C.S.A General Patrick Cleburne, KIA at Franklin

Major general in the Army of Tennessee, Patrick R. Cleburne was born on St. Patrick’s Day in County Cork, Ireland, and immigrated to the United States in 1849. Cleburne settled in Helena, Arkansas, where he rose in social position and community esteem through diligent work, uncompromising honesty, and loyalty to his friends.

In the spring of 1861 Cleburne cast his lot with the Confederacy, explaining to his brother that although he owned no slaves, he would fight with the friends who had always supported him. The citizens of Helena elected Cleburne captain of the local militia. Drawing upon his three years of experience in the British army, Cleburne quickly advanced to the rank of colonel in the Fifteenth Arkansas Infantry Regiment. Within a year, he was a brigadier general in command of a brigade of General William J. Hardee’s corps in General Albert S. Johnston’s Army of Mississippi.”

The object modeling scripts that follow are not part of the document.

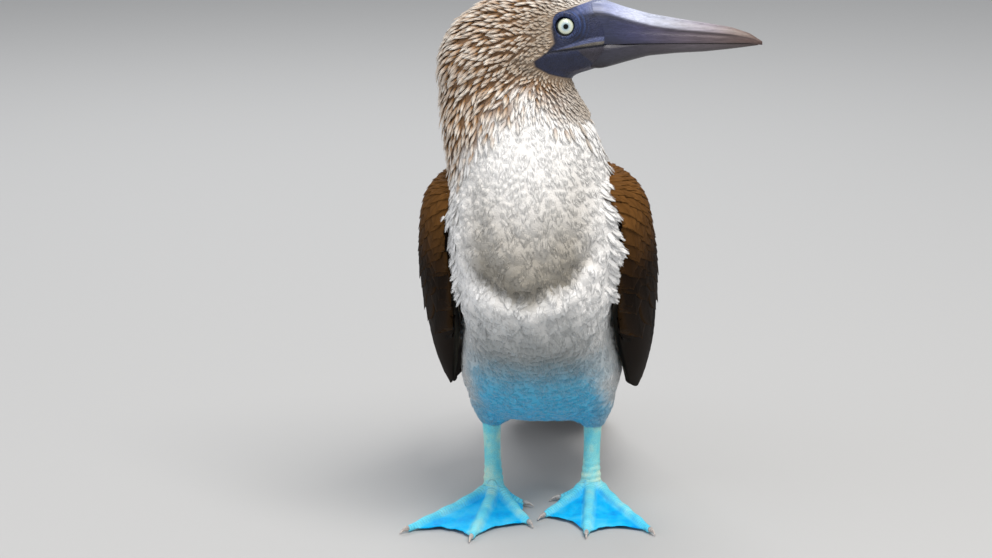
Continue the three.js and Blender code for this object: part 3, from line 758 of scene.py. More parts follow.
# Joins many vanes, each a run of closed sections, into pieces of at most a set number of triangles
def addVanes(name, sections, colours, vane, patches, material, smooth=True, limit=190000):
    count, rings, sides = sections.shape[:3]
    faces = []
    for k in range(rings - 1):
        for m in range(sides):
            a, b = k * sides + m, k * sides + (m + 1) % sides
            c, d = a + sides, b + sides
            faces += [(a, b, d), (a, d, c)]
    for m in range(1, sides - 1):
        faces += [(0, m + 1, m), tuple((rings - 1) * sides + i for i in (0, m, m + 1))]
    faces = np.array(faces)
    one = sections[0].reshape(-1, 3)
    corners = one[faces] - one.mean(0)
    if (np.cross(corners[:, 0], corners[:, 1]) * corners[:, 2]).sum() < 0:
        faces = faces[:, ::-1]
    most = limit // len(faces)
    parts = max(1, math.ceil(count / most))
    for number, chosen in enumerate(np.array_split(np.arange(count), parts)):
        label = name if parts == 1 else f"{name}_{number + 1}"
        size = rings * sides
        points = sections[chosen].reshape(-1, 3)
        allFaces = (faces[None] + np.arange(len(chosen))[:, None, None] * size).reshape(-1, 3)
        mesh = meshFrom(label, points, allFaces)
        setColours(mesh, "plumage", colours[chosen].reshape(-1, 3))
        setVectors(mesh, "vane", vane[chosen].reshape(-1, 3))
        layer = mesh.uv_layers.new(name="OFBake")
        spots = patches[chosen].reshape(-1, 2)[allFaces.ravel()]
        layer.data.foreach_set("uv", spots.astype(np.float32).ravel())
        addPiece(label, mesh, material, smooth)
    print(name, count, "vanes", count * len(faces), "triangles")


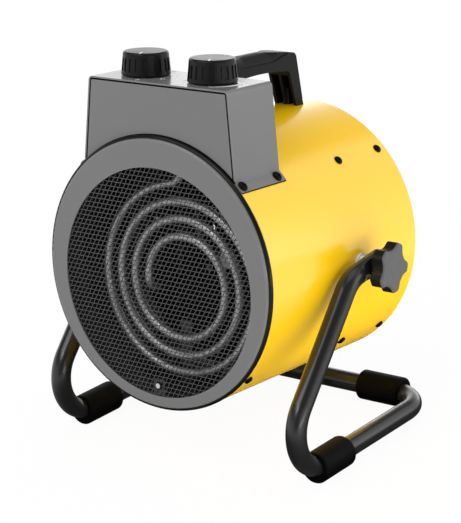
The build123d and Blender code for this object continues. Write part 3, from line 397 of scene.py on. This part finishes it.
ceramic = finish_of(
    "white_ceramic", (0.78, 0.76, 0.7), (0.7, 0.68, 0.62), (0.15, 0.25), bump=0.06, grain=800
)
nylon = finish_of(
    "pale_nylon", (0.72, 0.7, 0.62), (0.64, 0.62, 0.55), (0.35, 0.5), bump=0.12, grain=1500
)
motor_paint = finish_of(
    "motor_lacquer", (0.014, 0.014, 0.015), (0.02, 0.02, 0.02), (0.3, 0.45), bump=0.12,
    grain=1100,
)
# the fan is painted near black, as shade deep inside the barrel
fan_metal = finish_of(
    "fan_aluminium", (0.006, 0.006, 0.0062), (0.005, 0.005, 0.0052), (0.5, 0.6), bump=0.08,
    grain=900, Specular_IOR_Level=0.03,
)
rear_black = finish_of(
    "rear_black", (0.012, 0.012, 0.0125), (0.009, 0.009, 0.0095), (0.3, 0.4), bump=0.12,
    grain=1500, worn=(0.025, 0.025, 0.025),
)
print_white = finish_of(
    "printed_white", (0.8, 0.8, 0.8), (0.72, 0.72, 0.72), (0.45, 0.6), bump=0.1, grain=2500
)

FADE = 0.3  # millimetres over which one finish turns into another

# only the barrel's outside is enamelled; its inside is dull and painted near black as shade
outside = yellow.beyond(yellow.from_axis(pivot, axis), BARREL_INSIDE - FADE, BARREL_INSIDE)
yellow.set(
    Base_Color=yellow.blend(outside, (0.006, 0.006, 0.006), yellow.tone),
    Roughness=yellow.spread(outside, 0.85, 0.23, 0, 1),
    Coat_Weight=yellow.spread(outside, 0, 0.6, 0, 1),
    Specular_IOR_Level=yellow.spread(outside, 0.02, 0.5, 0, 1),
)

# the sheath is dark behind the spiral, where the heat shield shades it
behind_front = sheath.vector(
    "DOT_PRODUCT",
    sheath.vector("SUBTRACT", sheath.place, tuple(HEATER.translation)),
    tuple(HEATER.to_3x3() @ Vector((0, 1, 0))),
)
shaded = sheath.beyond(behind_front, *ELEMENT_SHADED)
sheath.set(Base_Color=sheath.blend(shaded, sheath.tone, (0.02, 0.02, 0.02)))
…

“The final chapter in the life of the Irish general was written at the battle of Franklin. As the Confederate army prepared for its assault on the Union earthworks at Franklin, one of Cleburne’s brigade commanders predicted that few of his soldiers would return to Arkansas. Cleburne reportedly replied, “[I]f we are to die, let us die like men.” (1)

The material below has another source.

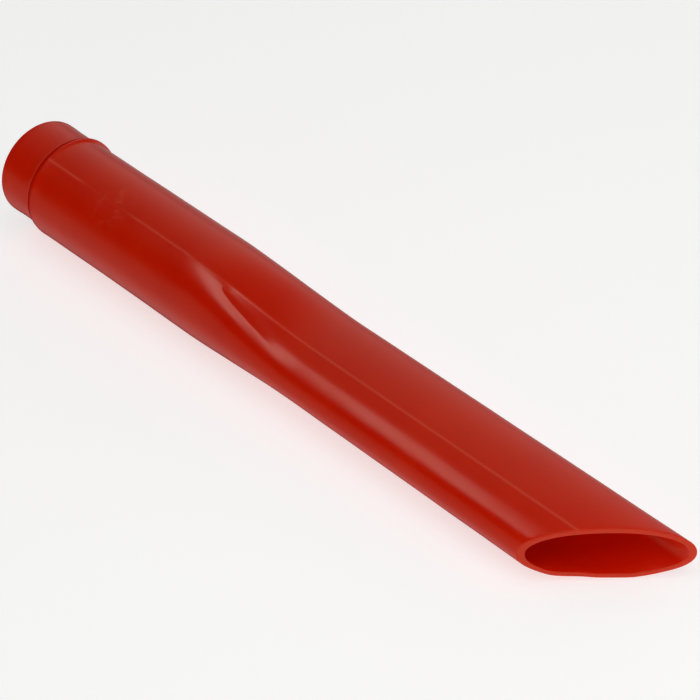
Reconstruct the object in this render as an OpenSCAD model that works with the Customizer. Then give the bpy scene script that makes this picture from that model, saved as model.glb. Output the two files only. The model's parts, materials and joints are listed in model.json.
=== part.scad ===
// Crevice nozzle for a vacuum or blower hose, moulded in one piece.
//
// It lies along +X: the round hose end is at the origin, and the slanted mouth is at the far end.
// Y is across the flattened nose, and Z is through it. The longer side of the mouth is on +Y.
// All sizes are in millimetres.

/* [Hose end] */
// Bore of the socket that takes a hose end
socket_bore_d = 38.6; // [36:0.1:39.2]
// Outside diameter of the cuff
cuff_d = 42.8; // [42:0.1:43.2]
// Length of the cuff, from the rear rim to the shoulder
cuff_length = 20.5; // [15:0.1:40]
// Radius on the outer edge of the rear rim
rim_edge_r = 0.6; // [0.2:0.1:1]

/* [Shoulder] */
// Diameter over the shoulder
shoulder_d = 45.9; // [44.8:0.1:48]
// Length over which the shoulder's rear edge rounds up from the cuff
shoulder_rise = 2.2; // [0.8:0.1:4]
// Length over which the shoulder falls back to the barrel
shoulder_fall = 4; // [2:0.1:10]
// Length over which the socket's bore opens out to the barrel's bore
bore_opening = 2.8; // [1:0.1:8]

/* [Barrel] */
// Outside diameter of the round barrel
barrel_d = 44; // [43.6:0.1:44.6]
// Length of the round part, from the cuff to where it starts to flatten
barrel_length = 96.2; // [40:0.1:200]
// Wall of the barrel and the nose
wall = 2.15; // [1.4:0.05:2.4]

/* [Nose] */
// Length over which the round barrel flattens into the nose
flattening_length = 76.5; // [50:0.1:120]
// Width of the flattened nose
nose_width = 43.4; // [38:0.1:46]
// Thickness of the flattened nose
nose_thickness = 25; // [18:0.1:34]
// Fullness of the nose's section: 2 is an ellipse, and more fills out its corners
nose_fullness = 2.17; // [2:0.01:3]
// Length of the nose on its centre line, up to the middle of the mouth
nose_length = 146.1; // [60:0.1:250]
// Slant of the mouth, where 0 is square across the nose
mouth_angle = 46.6; // [0:0.1:55]

/* [Hidden] */
$fn = 96;

cuff_r = cuff_d / 2;
shoulder_r = shoulder_d / 2;
barrel_r = barrel_d / 2;
socket_bore_r = socket_bore_d / 2;
barrel_bore_r = barrel_r - wall;

// Places along the centre line
flattening_start = cuff_length + barrel_length;
nose_start = flattening_start + flattening_length;
mouth_middle = nose_start + nose_length;

// Steps in which curves are drawn
edge_step = 15;
fall_steps = 6;
around = 72;
flattening_steps = 14;

// The flattened tube is rooted this far inside the wall of the round one
root_length = 1;
root_inset = 0.05;

moulded_red = [0.72, 0.1, 0.05];

// Rises smoothly from 0 to 1 as t goes from 0 to 1
function ease(t) = t * t * (3 - 2 * t);

// Value between a and b at the share t
function between(a, b, t) = a + (b - a) * t;

// Power of a signed number that keeps its sign
function signed_power(v, p) = sign(v) * pow(abs(v), p);

// Half width, half thickness and fullness of the section where the flattening has reached t
function section_size(t) = [
    between(barrel_r, nose_width / 2, ease(t)),
    between(barrel_r, nose_thickness / 2, ease(t)),
    between(2, nose_fullness, ease(t))
];

// Point of a rounded section at one angle, moved inwards by inset along the section's normal
function section_point(size, angle, inset) =
    let (
        reach = 2 / size[2],
        y = size[0] * signed_power(cos(angle), reach),
        z = size[1] * signed_power(sin(angle), reach),
        ny = signed_power(cos(angle), 2 - reach) / size[0],
        nz = signed_power(sin(angle), 2 - reach) / size[1],
        length = norm([ny, nz])
    )
    [y - inset * ny / length, z - inset * nz / length];

// Ring of points of a section square across the centre line at x
function square_ring(x, size, inset) = [
    for (i = [0 : around - 1])
        let (p = section_point(size, i * 360 / around, inset))
        [x, p[0], p[1]]
];

// Ring of points of the nose's section, on the slanted plane of the mouth
function mouth_ring(inset) = [
    for (i = [0 : around - 1])
        let (p = section_point(section_size(1), i * 360 / around, inset))
        [mouth_middle + p[0] * tan(mouth_angle), p[0], p[1]]
];

// Rings of one wall surface, from the root inside the barrel to the mouth
function wall_rings(inset, root) = [
    square_ring(flattening_start - root_length, section_size(0), root),
    for (i = [1 : flattening_steps])
        let (t = i / flattening_steps)
        square_ring(flattening_start + t * flattening_length, section_size(t), inset),
    mouth_ring(inset)
];

// Triangles between neighbouring rings of points, in the order that faces them outwards
function strips(rings, first, outwards) = [
    for (k = [0 : rings - 2], i = [0 : around - 1])
        let (
            a = first + k * around + i,
            b = first + k * around + (i + 1) % around,
            c = a + around,
            d = b + around
        )
        each outwards ? [[a, c, b], [b, c, d]] : [[a, b, c], [b, d, c]]
];

// Triangles of the flat ends, between the outer and the inner ring of points
function end_faces(outer, inner, forwards) = [
    for (i = [0 : around - 1])
        let (j = (i + 1) % around)
        each forwards
            ? [[outer + i, inner + i, outer + j], [outer + j, inner + i, inner + j]]
            : [[outer + i, outer + j, inner + i], [outer + j, inner + j, inner + i]]
];

// Half section of the cuff, shoulder and barrel: distance from the centre line, then place along it
module round_half_section() {
    polygon([
        [socket_bore_r, 0],
        for (a = [0 : edge_step : 90])
            [cuff_r - rim_edge_r * (1 - sin(a)), rim_edge_r * (1 - cos(a))],
        for (a = [0 : edge_step : 90])
            [between(cuff_r, shoulder_r, sin(a)), cuff_length + shoulder_rise * (1 - cos(a))],
        for (i = [1 : fall_steps])
            let (t = i / fall_steps)
            [between(shoulder_r, barrel_r, ease(t)), cuff_length + shoulder_rise + shoulder_fall * t],
        [barrel_r, flattening_start],
        [barrel_bore_r, flattening_start],
        [barrel_bore_r, cuff_length + bore_opening],
        [socket_bore_r, cuff_length]
    ]);
}

// Cuff, shoulder and barrel, with the true bore of the socket
module round_tube() {
    rotate([0, 90, 0]) rotate_extrude() round_half_section();
}

// Tube that flattens from the barrel into the nose and ends at the slanted mouth
module flattened_tube() {
    outer = wall_rings(0, root_inset);
    inner = wall_rings(wall, wall - root_inset);
    rings = len(outer);
    inner_first = rings * around;
    last_ring = (rings - 1) * around;
    polyhedron(
        points = [for (ring = outer) each ring, for (ring = inner) each ring],
        faces = [
            each strips(rings, 0, true),
            each strips(rings, inner_first, false),
            each end_faces(0, inner_first, false),
            each end_faces(last_ring, inner_first + last_ring, true)
        ]
    );
}

// The whole nozzle, one moulding from rear rim to mouth
module nozzle() {
    color(moulded_red) {
        round_tube();
        flattened_tube();
    }
}

nozzle();
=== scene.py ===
"""Looks of a one-piece moulded crevice nozzle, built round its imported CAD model.

Everything is in metres, in the frame of the CAD model: +X runs from the hose end to the mouth, Y is
across the flattened nose, with the longer side of the mouth on +Y, and Z is through the nose.
"""

import json
import math

import bpy
import numpy as np
from bpy.props import FloatProperty, FloatVectorProperty, PointerProperty
from mathutils import Matrix, Vector


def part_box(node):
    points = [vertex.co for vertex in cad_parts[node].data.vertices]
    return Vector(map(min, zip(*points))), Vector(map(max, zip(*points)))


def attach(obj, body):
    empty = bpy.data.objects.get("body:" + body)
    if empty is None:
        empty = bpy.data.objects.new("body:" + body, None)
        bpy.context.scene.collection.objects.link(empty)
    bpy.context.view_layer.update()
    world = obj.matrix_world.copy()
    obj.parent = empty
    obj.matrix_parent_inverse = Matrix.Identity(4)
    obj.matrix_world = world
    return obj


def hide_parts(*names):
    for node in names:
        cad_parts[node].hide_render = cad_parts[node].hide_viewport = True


bl_info = {
    "name": "Moulded Crevice Nozzle",
    "version": (1, 0, 0),
    "blender": (4, 5, 0),
    "location": "View3D > Sidebar > Nozzle",
    "description": "Builds a moulded plastic crevice nozzle and the stage that it lies on",
    "category": "Add Mesh",
}

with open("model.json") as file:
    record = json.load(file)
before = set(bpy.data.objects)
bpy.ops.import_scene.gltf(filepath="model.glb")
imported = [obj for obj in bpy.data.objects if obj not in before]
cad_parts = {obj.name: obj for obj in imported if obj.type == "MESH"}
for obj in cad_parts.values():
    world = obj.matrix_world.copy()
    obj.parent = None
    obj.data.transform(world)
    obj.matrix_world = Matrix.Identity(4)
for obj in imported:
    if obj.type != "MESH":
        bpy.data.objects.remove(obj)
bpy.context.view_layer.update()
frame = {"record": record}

MM = 0.001
NODE = "nozzle"

mounts = {mount["name"]: mount["dims"] for mount in frame["record"]["mounts"]}
_, cad_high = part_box(NODE)

# Rings of each stretch of the wall, most where it curves most. With the columns below they keep the
# moulding just under 200,000 triangles.
RING_COUNTS = {
    "rear edge": 6,
    "cuff": 10,
    "neck": 13,
    "shoulder": 26,
    "barrel": 30,
    "flattening": 90,
    "square nose": 12,
    "leaning nose": 45,
    "mouth edge": 7,
    "mouth face": 4,
    "mouth inner edge": 5,
    "nose bore": 24,
    "flattening bore": 34,
    "barrel bore": 8,
    "bore opening": 5,
    "socket": 7,
    "rim inner edge": 4,
    "rim face": 4,
}
# Columns, in degrees from a parting line: a close band on each line, and wide ones between them
CLOSE_BAND, CLOSE_STEP, WIDE_COLUMNS = 1.6, 0.16, 128

# Angle of the parting line from +Y, on the barrel and on the nose, in degrees
BARREL_LINE, NOSE_LINE = 110.3, 104.9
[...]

As Cleburne’s troops made their assault up the Columbia Pike, the general had two horses shot from under him. Finally, as he advanced on foot to within fifty yards of the Union works, a single minie ball pierced his chest. Two days before the battle, as the army passed St. John’s Episcopal Church, near Columbia, Cleburne had commented that it would be worth dying to be buried in a place so beautiful. His body was laid to rest in the churchyard after the battle of Franklin. Later it was removed to his adopted home of Helena, Arkansas.”

Source citation: The Tennessee Encyclopedia of History and Culture (online)

*Killed at the Battle of Franklin, Tennessee; division composed of the brigades of Polk, Wood and Deshler, and the light batteries of Calvert, Semple and Douglass; division afterwards composed of the brigades of Polk, Lowry, Govan and Granberry, and again of the brigades of Wood, Johnson, Liddell and Polk; Army of Tennessee.